Getting ready before the breach happens means you respond faster, make fewer mistakes, and recover more completely.

What can actually happen through a vendor

Customer PII exposure: Names, addresses, phone numbers, emails from your customer database. This triggers notification requirements in most states and can damage customer trust.

Employee data exposure: Social Security numbers, bank account information for direct deposit, health information if you use a vendor for benefits administration. This has serious legal implications.

Payment card data: If a vendor processing your credit cards gets breached, you may face PCI-DSS compliance issues even though you didn't cause the breach.

Ransomware delivery: Some attackers use vendor relationships to deliver ransomware to customers. The vendor gets hit; their customers get locked up.

Business interruption: If a vendor's systems go down during their incident, you lose access to services you depend on—potentially for weeks.

Credential compromise: If your vendors store credentials for your systems (they shouldn't, but some do), those credentials might be in the breach.

What it costs

  • Forensic investigation: $5,000 to $50,000 to determine what was accessed and what wasn't. Often required by law or regulation.
  • Legal review: $2,000 to $10,000 to understand your notification obligations and liability exposure.
  • Notification costs: $10-$50 per affected individual for breach notification letters, credit monitoring offers, and call center support.
  • Regulatory fines: Varies by industry—$1,000 to $100,000+ for healthcare, financial services, or businesses with contracts requiring it.
  • Business lost: When your scheduling system is down for two weeks, you can't book appointments. That's real money.

Vendor questions (copy/paste)

"What would you do if you had a breach? How would you notify us, and how quickly?"

"What data of ours do you store, where, and who has access to it? Can we get that in writing?"

"Do you carry cyber liability insurance? How much coverage?"

"Have you had any security incidents in the past five years? What happened, and how did you respond?"

"What security certifications do you hold? SOC 2, ISO 27001, PCI-DSS compliance?"

"If we terminate our contract, what's your data deletion process? How long do you retain our data?"

Minimum viable implementation

  1. Know what vendors you use and what data they have. Make a list: vendor name, what service they provide, what data they store or process for you, and whether you have a contract that specifies security requirements. You can't protect what you don't know exists.

  2. Read your vendor contracts. Look for: data handling requirements, breach notification clauses (how quickly must they tell you?), insurance requirements, and what happens to your data if they get acquired or go out of business.

  3. Get breach notification in writing. If a vendor's contract doesn't specify how and when they'll notify you of a breach, ask. Push for 24-72 hours notification for incidents affecting your data.

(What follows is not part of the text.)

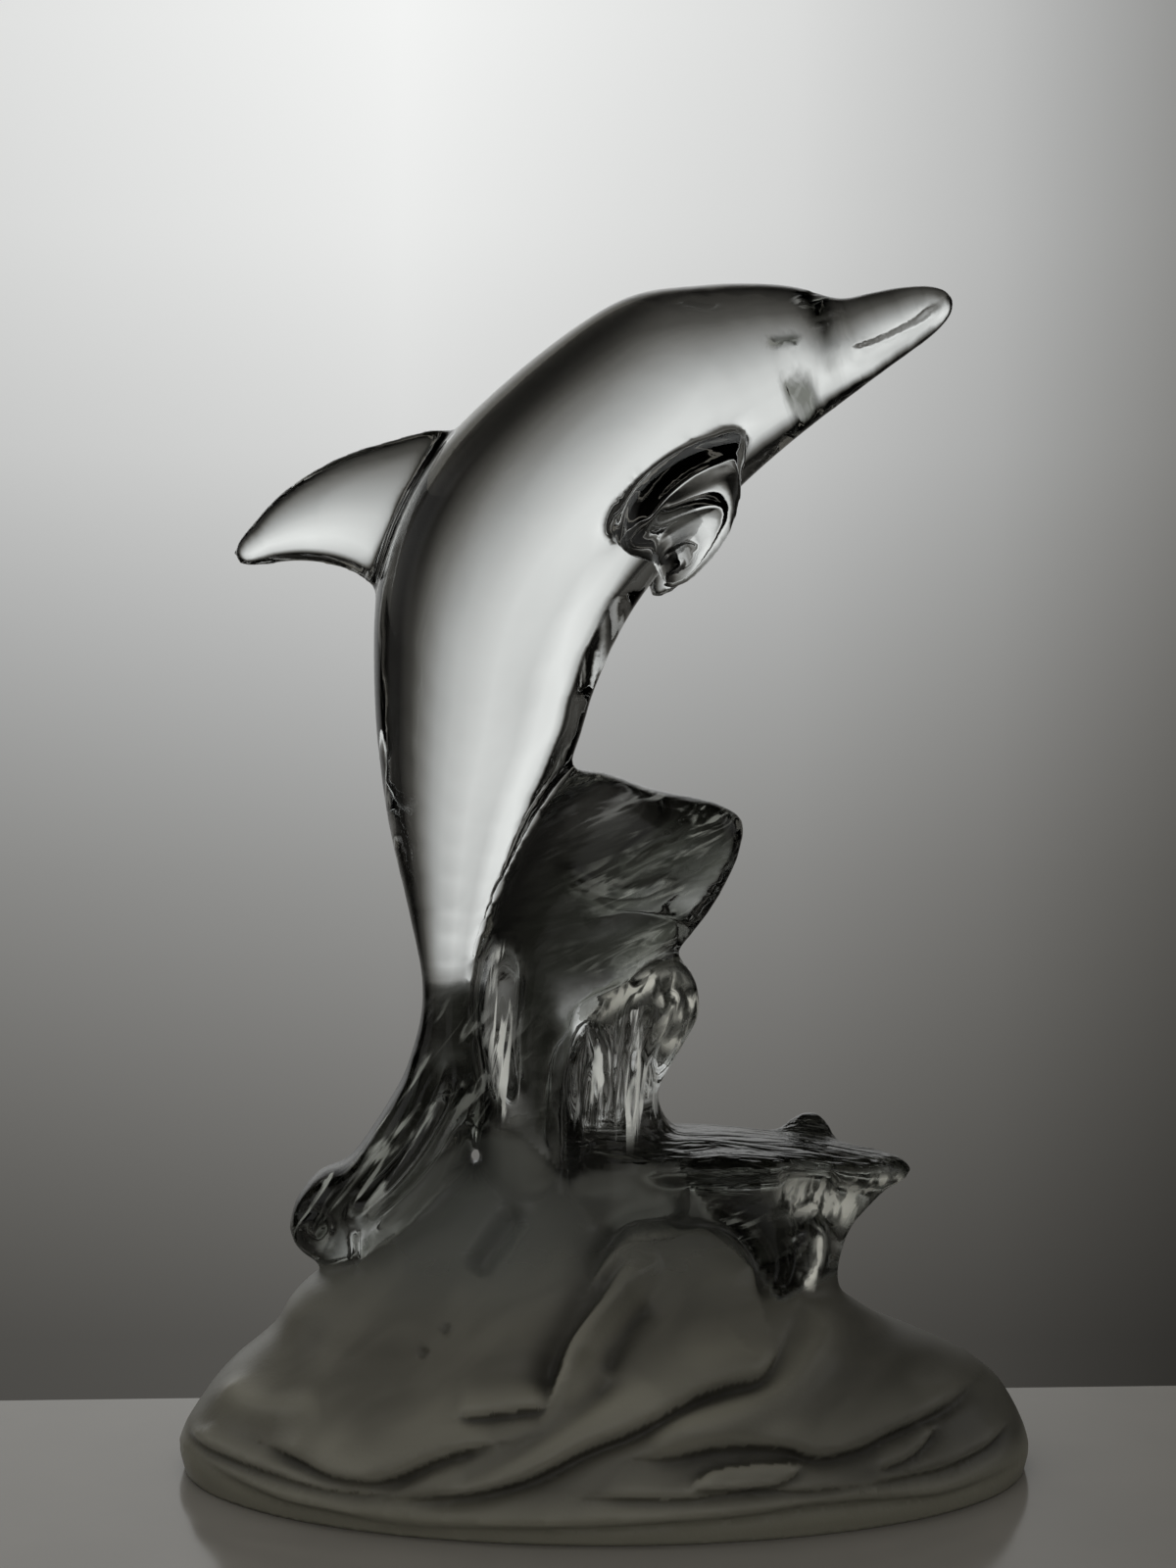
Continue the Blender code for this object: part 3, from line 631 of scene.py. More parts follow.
# %% [markdown]
# Two finishes share the one casting. Colours are written as sRGB hex and turned to linear by one
# function. One more function adds a node with its settings and links: a link may come from a node,
# from one of its outputs, or be a plain number or colour.

# %% Helpers for colours and nodes
def linear(hex_colour):
    channels = [int(hex_colour[k : k + 2], 16) / 255 for k in (1, 3, 5)]
    return [c / 12.92 if c <= 0.04045 else ((c + 0.055) / 1.055) ** 2.4 for c in channels] + [1.0]


def add_node(tree, kind, settings=(), **links):
    node = tree.nodes.new("ShaderNode" + kind)
    for name, value in dict(settings).items():
        if name in node.inputs:
            node.inputs[name].default_value = value
        else:
            setattr(node, name, value)
    for name, source in links.items():
        key = int(name[1:]) if name[1:].isdigit() else name.replace("_", " ")
        if isinstance(source, bpy.types.Node):
            source = next(socket for socket in source.outputs if socket.enabled)
        if isinstance(source, bpy.types.NodeSocket):
            tree.links.new(source, node.inputs[key])
        else:
            node.inputs[key].default_value = linear(source) if isinstance(source, str) else source
    return node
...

If they won't commit, consider that a risk.

  4. Know your notification obligations. Find out which states' breach notification laws apply to your business. Louisiana, Texas, and most states require notification within a specific timeframe (often 30-60 days). Know who needs to be notified—customers, employees, regulators.

  5. Identify your critical vendors. Which vendors, if they went down for a week, would stop your business? Those need backup plans and more security scrutiny.

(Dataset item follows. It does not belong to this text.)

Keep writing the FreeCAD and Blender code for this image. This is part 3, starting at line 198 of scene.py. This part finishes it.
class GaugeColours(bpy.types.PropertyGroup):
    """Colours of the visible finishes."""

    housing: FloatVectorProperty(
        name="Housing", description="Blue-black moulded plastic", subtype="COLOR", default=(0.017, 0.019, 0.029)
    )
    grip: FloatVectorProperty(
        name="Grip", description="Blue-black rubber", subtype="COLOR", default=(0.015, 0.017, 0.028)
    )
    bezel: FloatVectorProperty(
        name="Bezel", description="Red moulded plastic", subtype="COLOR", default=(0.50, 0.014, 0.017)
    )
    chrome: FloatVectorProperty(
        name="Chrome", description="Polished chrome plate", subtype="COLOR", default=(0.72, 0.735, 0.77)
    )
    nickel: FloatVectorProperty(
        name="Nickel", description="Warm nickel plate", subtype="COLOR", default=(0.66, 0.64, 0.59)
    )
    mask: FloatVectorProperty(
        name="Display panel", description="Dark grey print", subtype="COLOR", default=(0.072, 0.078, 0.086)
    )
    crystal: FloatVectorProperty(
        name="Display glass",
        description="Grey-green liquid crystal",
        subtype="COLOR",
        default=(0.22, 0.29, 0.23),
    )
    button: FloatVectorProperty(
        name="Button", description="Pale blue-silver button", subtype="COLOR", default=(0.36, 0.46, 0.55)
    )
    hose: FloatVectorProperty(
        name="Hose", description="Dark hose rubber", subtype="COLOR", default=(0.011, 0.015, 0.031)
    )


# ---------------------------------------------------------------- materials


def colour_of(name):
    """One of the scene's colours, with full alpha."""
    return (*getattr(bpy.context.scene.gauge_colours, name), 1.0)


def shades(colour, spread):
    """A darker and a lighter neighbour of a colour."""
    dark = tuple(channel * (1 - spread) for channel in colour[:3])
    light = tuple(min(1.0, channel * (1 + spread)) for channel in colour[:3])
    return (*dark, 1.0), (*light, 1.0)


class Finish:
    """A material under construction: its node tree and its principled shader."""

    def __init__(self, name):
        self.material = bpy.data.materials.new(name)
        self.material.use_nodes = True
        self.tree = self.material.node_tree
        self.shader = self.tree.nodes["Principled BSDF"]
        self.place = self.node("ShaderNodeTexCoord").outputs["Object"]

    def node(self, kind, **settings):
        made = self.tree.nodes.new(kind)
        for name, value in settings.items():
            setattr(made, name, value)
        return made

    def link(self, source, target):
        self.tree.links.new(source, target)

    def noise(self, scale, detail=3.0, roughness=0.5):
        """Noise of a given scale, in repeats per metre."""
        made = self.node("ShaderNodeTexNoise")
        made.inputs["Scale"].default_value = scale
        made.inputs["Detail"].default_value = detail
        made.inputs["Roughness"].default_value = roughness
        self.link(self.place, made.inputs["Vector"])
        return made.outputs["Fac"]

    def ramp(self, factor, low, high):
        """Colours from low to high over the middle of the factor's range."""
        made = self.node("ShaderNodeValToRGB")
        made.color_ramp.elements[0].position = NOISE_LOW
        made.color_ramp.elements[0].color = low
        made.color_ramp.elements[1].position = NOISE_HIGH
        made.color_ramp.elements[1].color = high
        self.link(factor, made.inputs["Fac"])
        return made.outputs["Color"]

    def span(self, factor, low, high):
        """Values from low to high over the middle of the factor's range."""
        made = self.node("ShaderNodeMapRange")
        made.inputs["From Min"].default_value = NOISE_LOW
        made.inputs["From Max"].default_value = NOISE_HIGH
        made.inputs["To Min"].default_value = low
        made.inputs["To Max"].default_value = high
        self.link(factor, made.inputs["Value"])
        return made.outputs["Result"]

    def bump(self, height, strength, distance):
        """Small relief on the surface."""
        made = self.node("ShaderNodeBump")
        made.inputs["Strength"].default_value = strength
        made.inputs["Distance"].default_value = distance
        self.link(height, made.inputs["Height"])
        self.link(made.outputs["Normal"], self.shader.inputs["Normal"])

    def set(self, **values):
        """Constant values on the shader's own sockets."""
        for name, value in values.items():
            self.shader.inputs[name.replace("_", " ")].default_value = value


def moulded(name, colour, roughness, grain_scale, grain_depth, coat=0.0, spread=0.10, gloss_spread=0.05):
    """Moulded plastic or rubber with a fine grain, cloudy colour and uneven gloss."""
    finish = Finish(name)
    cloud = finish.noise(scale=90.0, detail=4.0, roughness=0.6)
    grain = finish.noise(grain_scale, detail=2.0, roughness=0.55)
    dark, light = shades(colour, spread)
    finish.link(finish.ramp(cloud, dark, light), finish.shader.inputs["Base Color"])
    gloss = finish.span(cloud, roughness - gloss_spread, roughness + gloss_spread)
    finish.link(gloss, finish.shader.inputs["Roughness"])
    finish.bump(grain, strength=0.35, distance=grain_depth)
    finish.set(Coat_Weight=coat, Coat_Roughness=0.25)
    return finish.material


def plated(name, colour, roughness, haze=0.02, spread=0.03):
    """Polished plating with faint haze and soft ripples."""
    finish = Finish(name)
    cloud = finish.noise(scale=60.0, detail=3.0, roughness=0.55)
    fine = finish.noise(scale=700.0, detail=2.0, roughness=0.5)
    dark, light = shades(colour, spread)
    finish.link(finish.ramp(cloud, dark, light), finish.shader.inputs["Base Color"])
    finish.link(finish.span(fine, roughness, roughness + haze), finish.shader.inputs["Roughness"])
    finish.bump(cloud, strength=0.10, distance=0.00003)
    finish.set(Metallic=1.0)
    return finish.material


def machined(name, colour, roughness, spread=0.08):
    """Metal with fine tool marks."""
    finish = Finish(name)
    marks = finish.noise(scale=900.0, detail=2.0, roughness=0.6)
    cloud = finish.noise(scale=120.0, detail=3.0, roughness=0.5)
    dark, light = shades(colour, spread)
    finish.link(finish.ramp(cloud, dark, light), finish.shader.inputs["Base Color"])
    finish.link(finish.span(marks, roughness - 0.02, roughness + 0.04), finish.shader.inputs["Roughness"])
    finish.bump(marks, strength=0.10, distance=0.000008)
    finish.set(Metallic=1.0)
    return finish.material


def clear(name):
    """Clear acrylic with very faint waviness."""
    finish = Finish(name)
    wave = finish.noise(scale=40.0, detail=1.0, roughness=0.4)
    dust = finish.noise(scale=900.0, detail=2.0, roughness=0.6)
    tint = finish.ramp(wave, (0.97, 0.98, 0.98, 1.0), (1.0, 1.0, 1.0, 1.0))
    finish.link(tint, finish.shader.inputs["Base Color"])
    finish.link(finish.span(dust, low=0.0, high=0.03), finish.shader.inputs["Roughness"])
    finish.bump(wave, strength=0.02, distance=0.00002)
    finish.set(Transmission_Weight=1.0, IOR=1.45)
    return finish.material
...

  6. Create a vendor incident response template. When a vendor breach hits, you'll be stressed and moving fast. Having a checklist ready means you don't miss steps: contact vendor for details, determine what data affected, assess notification requirements, notify affected parties, document everything.

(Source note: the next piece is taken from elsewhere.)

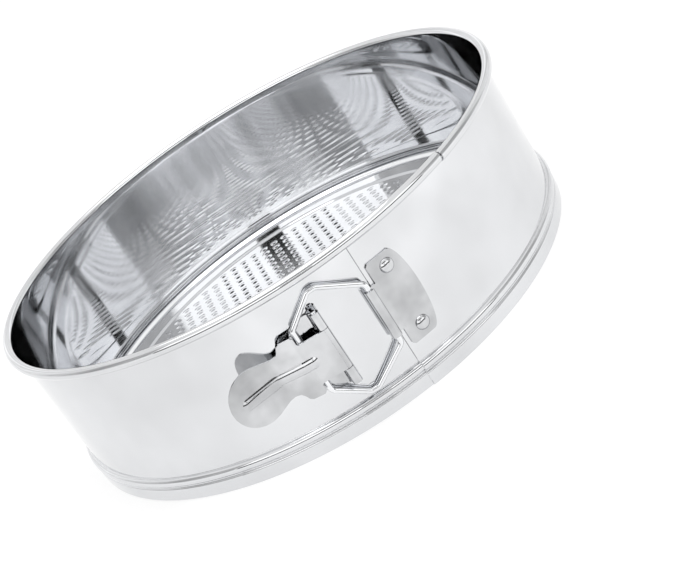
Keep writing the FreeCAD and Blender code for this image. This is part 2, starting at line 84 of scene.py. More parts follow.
def angle(name, description, degrees):
    """An angle that the panel shows."""
    return bpy.props.FloatProperty(name=name, description=description, subtype="ANGLE",
                                   default=math.radians(degrees))


def to_linear(code):
    """A colour written as sRGB hex, turned to linear values."""
    values = [int(code[i:i + 2], 16) / 255 for i in (1, 3, 5)]
    return [v / 12.92 if v <= 0.04045 else ((v + 0.055) / 1.055) ** 2.4 for v in values]


def colour(name, description, code):
    """A colour that the panel shows."""
    return bpy.props.FloatVectorProperty(name=name, description=description, subtype="COLOR",
                                         size=3, min=0, max=1, default=to_linear(code))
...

  7. Review vendor access. After any vendor breach, immediately review what access that vendor has to your systems. Consider rotating credentials they might have had access to.

When to hire help

Call someone today if:

  • You just received a breach notification from a vendor and don't know what to do next
  • The breach involves employee data (SSN, bank info, health info)
  • You're required to notify customers but don't know how or what to say

Call someone this week if:

  • You want to review your vendor contracts before an incident happens
  • You need help creating a vendor incident response checklist
  • You want to audit your vendor list and understand what data each one has

You can probably handle it yourself if:

  • You have a small vendor list and know what data each one has
  • You've reviewed your contracts and know your breach notification obligations
  • You have a basic template for customer breach notification ready to go

A vendor breach isn't your fault—but it's your problem. The time to figure out what you'd do is before your inbox shows that notification email.